___ PROVIDED DATA

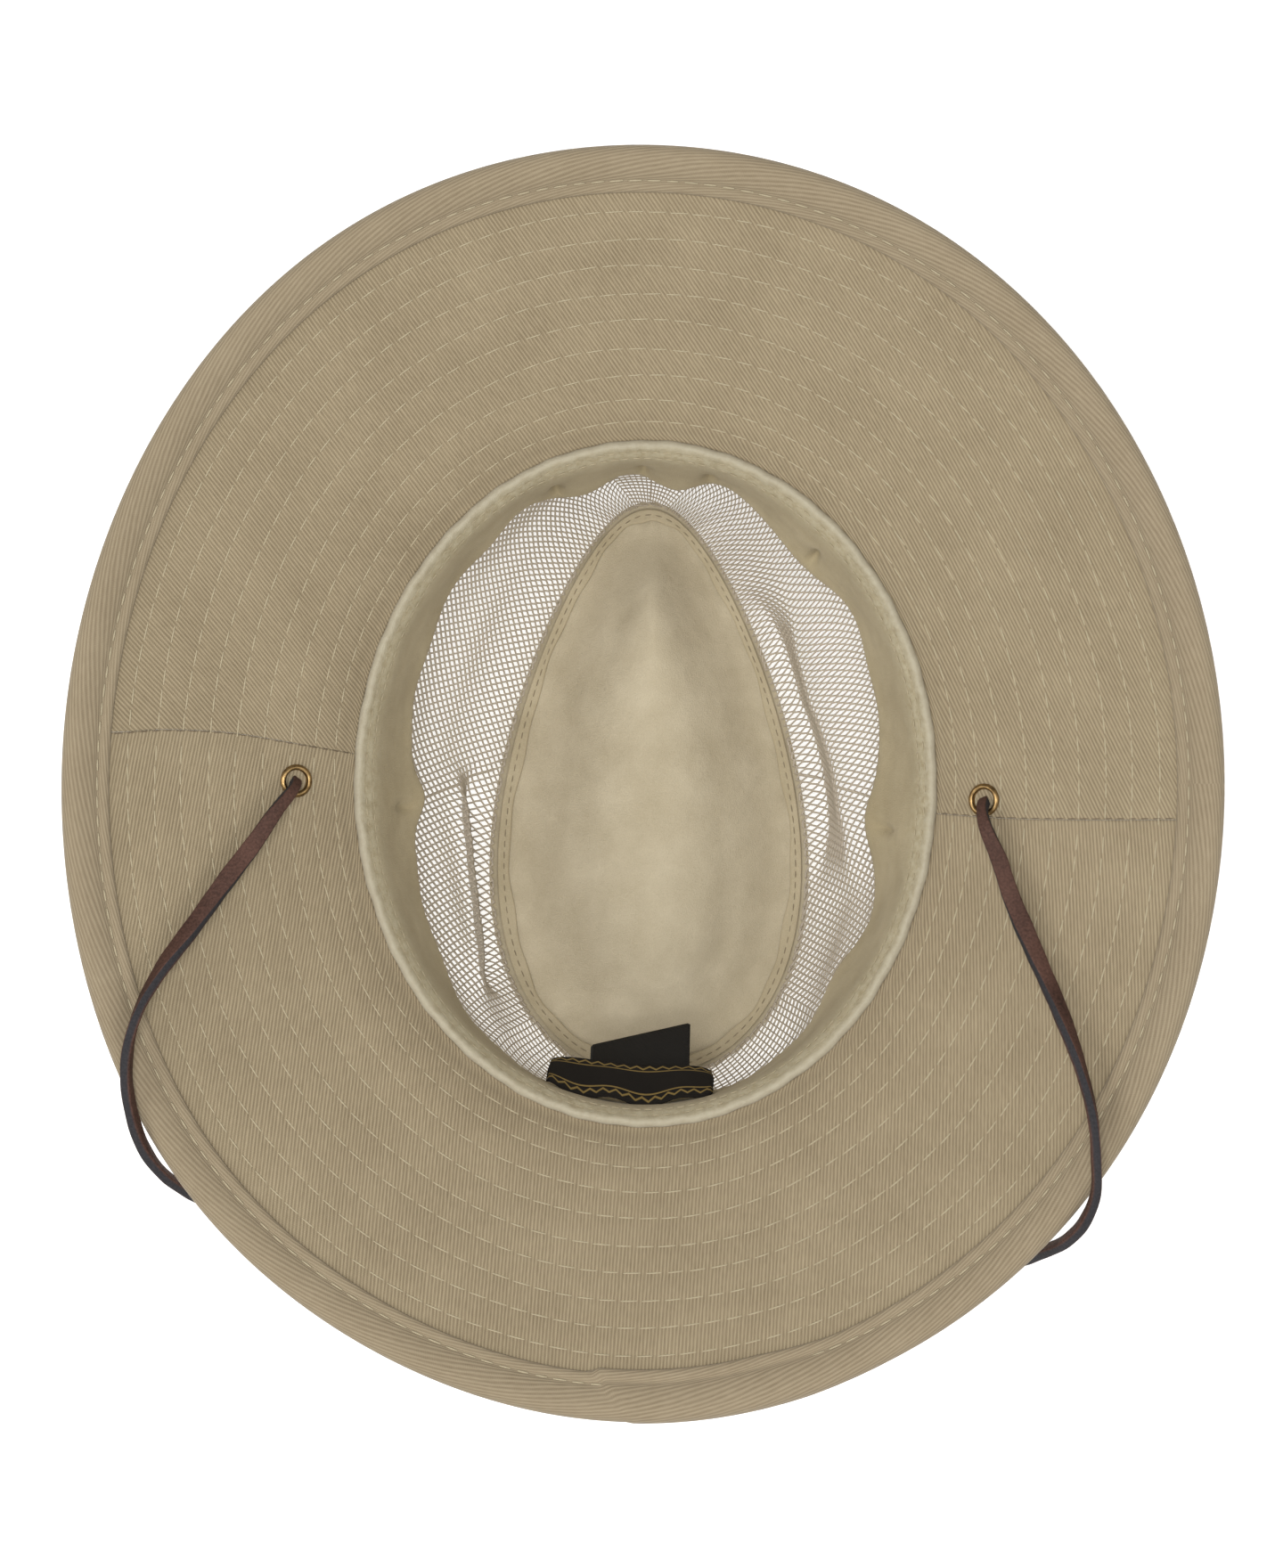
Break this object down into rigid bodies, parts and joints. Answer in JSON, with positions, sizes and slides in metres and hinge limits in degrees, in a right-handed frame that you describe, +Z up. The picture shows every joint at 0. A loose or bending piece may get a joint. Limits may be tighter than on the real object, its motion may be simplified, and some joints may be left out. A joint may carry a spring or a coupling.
{
  "type": "safari hat",
  "caption": "Wide-brimmed khaki safari hat with a quilted twill brim, see-through net crown, sweatband, eyelets and a leather chin lace.",
  "frame": {"origin": "where the crest of the crown rests, below the middle of the brim's outline, with the hat upside down", "axes": "+Z up from the crown's crest out through the head opening, +Y towards the front of the hat, +X to the picture's right"},
  "size_m": [0.3297, 0.3621, 0.1548],
  "materials": {
    "brim_twill": "khaki cotton twill",
    "binding_twill": "khaki cotton twill cut on the bias",
    "net": "tan knitted net",
    "tip_cotton": "smooth tan cotton",
    "band_cotton": "tan cotton with a pale stitched edge",
    "label": "black woven tape",
    "brass": "antique, dull",
    "lace_leather": "dark brown suede side leather, dark edges"
  },
  "bodies": {
    "root": {"brim_front": "brim_twill", "brim_back": "brim_twill", "brim_binding": "binding_twill", "crown_net": "net", "crown_tip": "tip_cotton", "tip_seam_fold": "tip_cotton", "sweatband": "band_cotton", "woven_label": "label", "care_tab": "label", "eyelet_left": "brass", "eyelet_right": "brass", "chin_lace": "lace_leather", "knot_left": "lace_leather", "knot_right": "lace_leather"}
  },
  "joints": []
}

______

Repeat the lines above exactly.

THE REPLY —
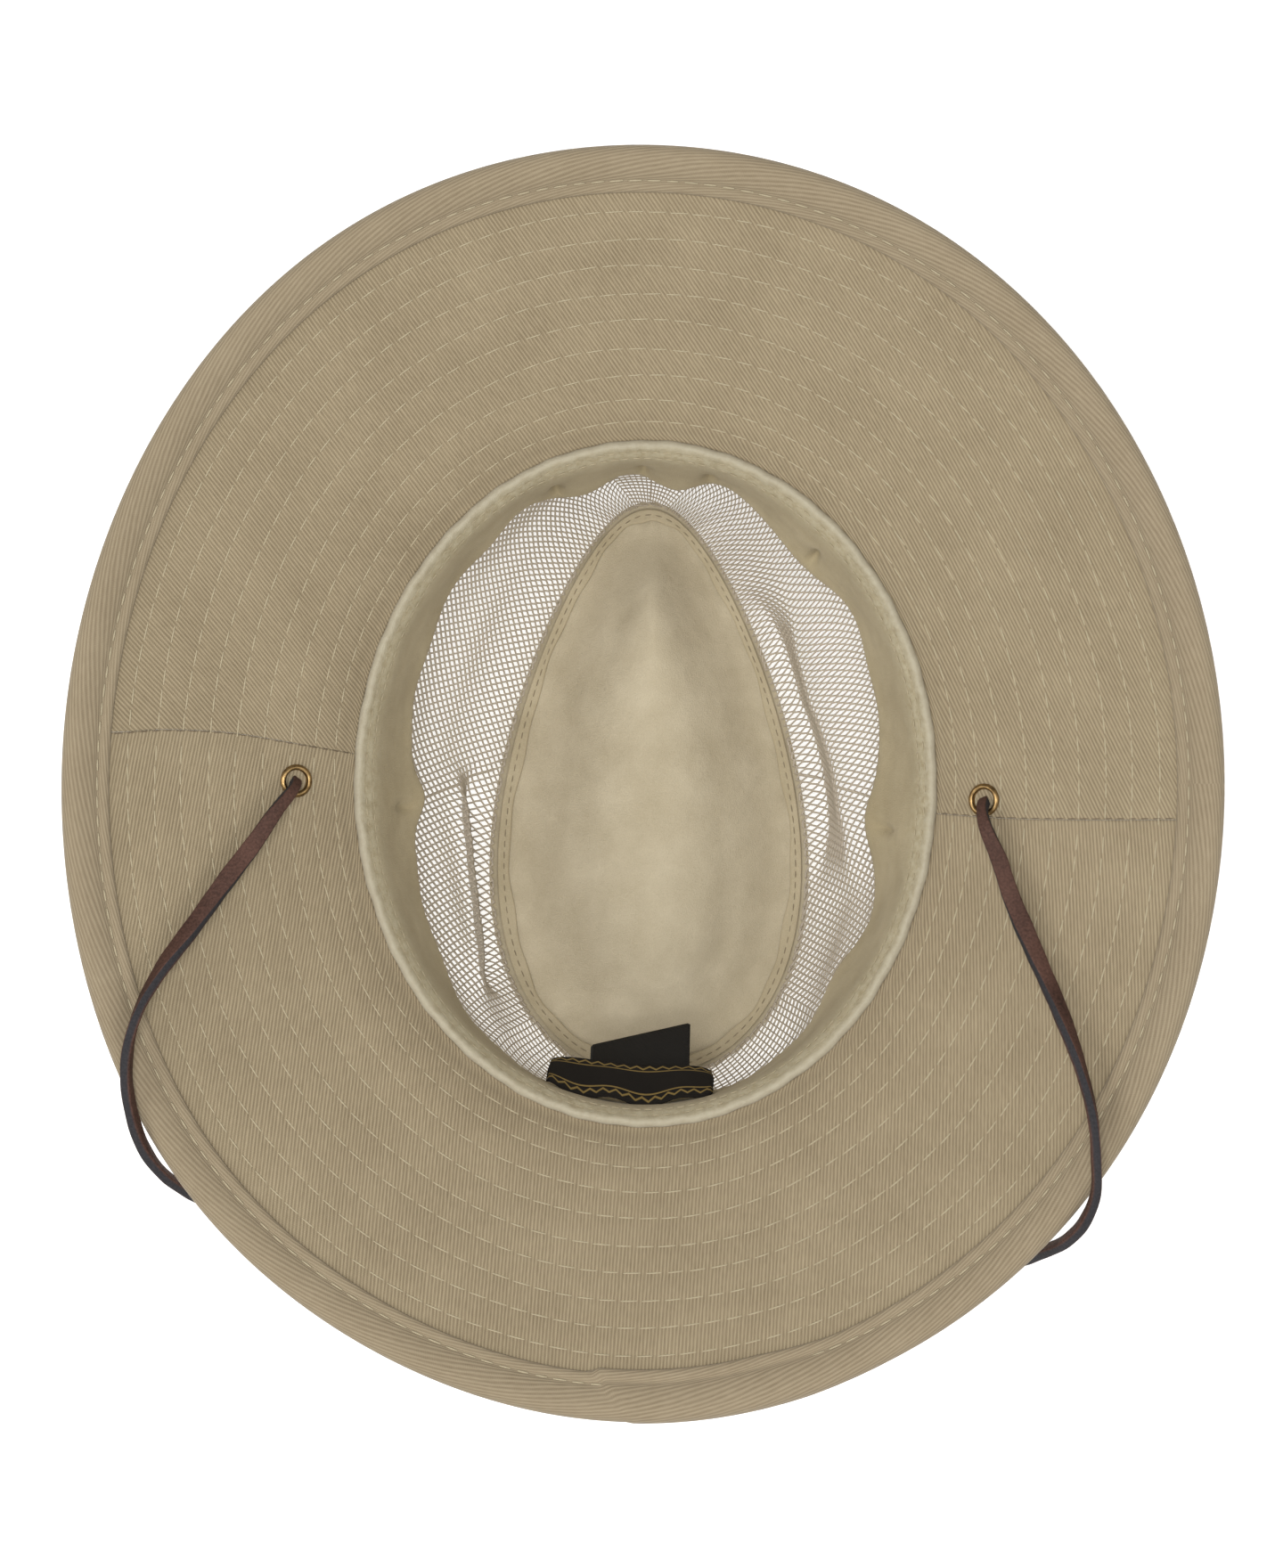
Break this object down into rigid bodies, parts and joints. Answer in JSON, with positions, sizes and slides in metres and hinge limits in degrees, in a right-handed frame that you describe, +Z up. The picture shows every joint at 0. A loose or bending piece may get a joint. Limits may be tighter than on the real object, its motion may be simplified, and some joints may be left out. A joint may carry a spring or a coupling.
{
  "type": "safari hat",
  "caption": "Wide-brimmed khaki safari hat with a quilted twill brim, see-through net crown, sweatband, eyelets and a leather chin lace.",
  "frame": {"origin": "where the crest of the crown rests, below the middle of the brim's outline, with the hat upside down", "axes": "+Z up from the crown's crest out through the head opening, +Y towards the front of the hat, +X to the picture's right"},
  "size_m": [0.3297, 0.3621, 0.1548],
  "materials": {
    "brim_twill": "khaki cotton twill",
    "binding_twill": "khaki cotton twill cut on the bias",
    "net": "tan knitted net",
    "tip_cotton": "smooth tan cotton",
    "band_cotton": "tan cotton with a pale stitched edge",
    "label": "black woven tape",
    "brass": "antique, dull",
    "lace_leather": "dark brown suede side leather, dark edges"
  },
  "bodies": {
    "root": {"brim_front": "brim_twill", "brim_back": "brim_twill", "brim_binding": "binding_twill", "crown_net": "net", "crown_tip": "tip_cotton", "tip_seam_fold": "tip_cotton", "sweatband": "band_cotton", "woven_label": "label", "care_tab": "label", "eyelet_left": "brass", "eyelet_right": "brass", "chin_lace": "lace_leather", "knot_left": "lace_leather", "knot_right": "lace_leather"}
  },
  "joints": []
}